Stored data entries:
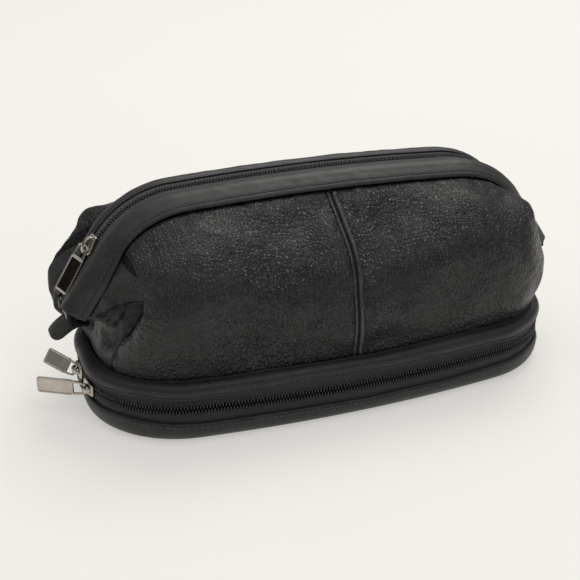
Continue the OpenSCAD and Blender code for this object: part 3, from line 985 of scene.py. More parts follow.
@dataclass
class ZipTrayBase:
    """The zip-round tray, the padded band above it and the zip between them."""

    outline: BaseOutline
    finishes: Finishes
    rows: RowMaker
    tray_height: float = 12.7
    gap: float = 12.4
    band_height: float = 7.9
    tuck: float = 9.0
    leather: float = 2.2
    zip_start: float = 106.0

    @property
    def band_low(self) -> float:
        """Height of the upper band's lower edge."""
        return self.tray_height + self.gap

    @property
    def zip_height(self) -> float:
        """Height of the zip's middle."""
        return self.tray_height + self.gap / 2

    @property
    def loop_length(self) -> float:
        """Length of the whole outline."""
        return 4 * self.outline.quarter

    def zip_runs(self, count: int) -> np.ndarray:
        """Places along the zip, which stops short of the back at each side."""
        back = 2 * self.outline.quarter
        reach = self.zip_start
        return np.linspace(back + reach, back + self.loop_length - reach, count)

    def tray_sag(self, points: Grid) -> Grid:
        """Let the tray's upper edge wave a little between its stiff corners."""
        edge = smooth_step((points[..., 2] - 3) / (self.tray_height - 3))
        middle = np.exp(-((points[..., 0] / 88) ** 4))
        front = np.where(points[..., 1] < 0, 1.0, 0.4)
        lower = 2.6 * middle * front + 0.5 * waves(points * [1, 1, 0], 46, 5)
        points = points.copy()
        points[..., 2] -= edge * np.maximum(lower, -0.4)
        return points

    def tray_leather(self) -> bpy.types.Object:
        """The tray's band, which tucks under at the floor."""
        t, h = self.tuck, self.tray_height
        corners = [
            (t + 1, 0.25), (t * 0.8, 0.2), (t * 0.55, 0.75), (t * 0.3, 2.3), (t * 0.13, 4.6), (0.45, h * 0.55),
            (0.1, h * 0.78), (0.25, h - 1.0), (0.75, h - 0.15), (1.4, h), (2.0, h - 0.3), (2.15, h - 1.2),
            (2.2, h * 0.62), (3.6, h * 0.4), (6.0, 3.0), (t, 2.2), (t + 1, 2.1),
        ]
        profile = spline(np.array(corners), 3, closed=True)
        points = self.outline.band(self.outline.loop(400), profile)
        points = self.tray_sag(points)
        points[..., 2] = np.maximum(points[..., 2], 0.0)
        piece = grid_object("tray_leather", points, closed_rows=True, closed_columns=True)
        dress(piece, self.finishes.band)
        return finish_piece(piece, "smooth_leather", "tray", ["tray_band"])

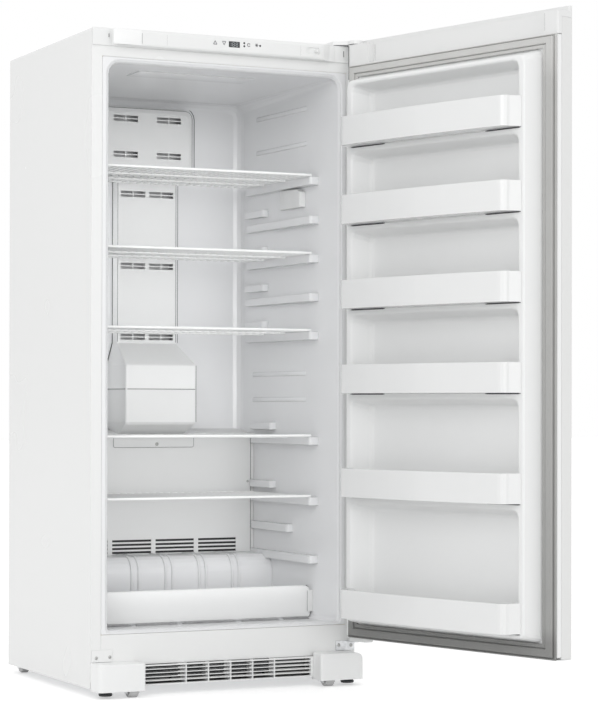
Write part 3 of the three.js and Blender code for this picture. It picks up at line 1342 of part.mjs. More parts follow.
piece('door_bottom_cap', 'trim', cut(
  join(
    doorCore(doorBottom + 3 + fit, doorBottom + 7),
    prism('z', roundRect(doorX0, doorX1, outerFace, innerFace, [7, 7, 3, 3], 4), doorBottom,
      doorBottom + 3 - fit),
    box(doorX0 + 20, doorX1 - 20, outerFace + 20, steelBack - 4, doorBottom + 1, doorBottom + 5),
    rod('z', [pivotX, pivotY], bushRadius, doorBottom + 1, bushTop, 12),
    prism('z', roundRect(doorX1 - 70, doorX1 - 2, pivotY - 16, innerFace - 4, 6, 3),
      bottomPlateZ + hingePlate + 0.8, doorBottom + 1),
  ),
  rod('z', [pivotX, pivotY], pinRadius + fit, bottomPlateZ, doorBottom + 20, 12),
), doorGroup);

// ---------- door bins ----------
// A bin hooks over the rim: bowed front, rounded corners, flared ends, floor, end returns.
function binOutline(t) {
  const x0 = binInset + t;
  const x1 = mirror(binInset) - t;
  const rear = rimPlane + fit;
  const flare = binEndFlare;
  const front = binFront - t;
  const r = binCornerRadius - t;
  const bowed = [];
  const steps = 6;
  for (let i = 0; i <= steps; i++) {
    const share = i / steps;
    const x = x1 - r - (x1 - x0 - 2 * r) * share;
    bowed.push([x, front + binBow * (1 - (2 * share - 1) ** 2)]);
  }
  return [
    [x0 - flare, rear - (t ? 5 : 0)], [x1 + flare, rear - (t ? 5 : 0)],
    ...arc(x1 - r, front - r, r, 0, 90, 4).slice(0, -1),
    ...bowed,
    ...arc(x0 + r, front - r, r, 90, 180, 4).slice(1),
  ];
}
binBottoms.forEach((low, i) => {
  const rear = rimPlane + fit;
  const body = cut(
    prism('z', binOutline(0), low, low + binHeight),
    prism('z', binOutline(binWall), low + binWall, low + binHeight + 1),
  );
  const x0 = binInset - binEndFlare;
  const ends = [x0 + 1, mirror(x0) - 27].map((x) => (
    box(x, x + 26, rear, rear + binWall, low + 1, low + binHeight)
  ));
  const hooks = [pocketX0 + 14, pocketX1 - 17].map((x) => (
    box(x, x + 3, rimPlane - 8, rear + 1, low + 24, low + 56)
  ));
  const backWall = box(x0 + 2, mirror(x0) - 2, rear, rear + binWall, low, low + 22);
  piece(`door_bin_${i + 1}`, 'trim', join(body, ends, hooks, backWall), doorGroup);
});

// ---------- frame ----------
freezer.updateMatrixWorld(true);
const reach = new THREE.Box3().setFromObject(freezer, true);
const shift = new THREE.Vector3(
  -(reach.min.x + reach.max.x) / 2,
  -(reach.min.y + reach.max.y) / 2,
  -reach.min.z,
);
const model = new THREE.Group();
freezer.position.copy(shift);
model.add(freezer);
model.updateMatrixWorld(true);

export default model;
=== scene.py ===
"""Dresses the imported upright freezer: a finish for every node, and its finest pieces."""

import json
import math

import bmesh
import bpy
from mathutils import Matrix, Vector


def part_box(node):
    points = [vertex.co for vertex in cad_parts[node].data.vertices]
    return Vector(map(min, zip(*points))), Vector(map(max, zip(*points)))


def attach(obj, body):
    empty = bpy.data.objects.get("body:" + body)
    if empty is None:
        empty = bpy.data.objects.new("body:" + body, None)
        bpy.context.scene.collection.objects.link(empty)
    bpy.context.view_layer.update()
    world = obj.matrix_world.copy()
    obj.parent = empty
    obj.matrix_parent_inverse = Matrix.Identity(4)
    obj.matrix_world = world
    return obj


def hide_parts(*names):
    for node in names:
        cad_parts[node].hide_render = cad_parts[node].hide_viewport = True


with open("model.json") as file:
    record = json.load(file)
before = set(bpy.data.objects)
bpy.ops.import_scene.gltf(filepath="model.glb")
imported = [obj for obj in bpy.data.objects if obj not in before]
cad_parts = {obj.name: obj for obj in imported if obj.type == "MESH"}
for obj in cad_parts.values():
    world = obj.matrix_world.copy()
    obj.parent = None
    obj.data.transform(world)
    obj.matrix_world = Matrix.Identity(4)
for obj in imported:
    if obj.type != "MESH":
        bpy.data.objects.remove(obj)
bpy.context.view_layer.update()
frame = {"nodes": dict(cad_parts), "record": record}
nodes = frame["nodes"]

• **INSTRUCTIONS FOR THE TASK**
Scan the listing above for the word "names" and show each line where it is found.

• **THE COMPLETED TASK**
def hide_parts(*names):
    for node in names:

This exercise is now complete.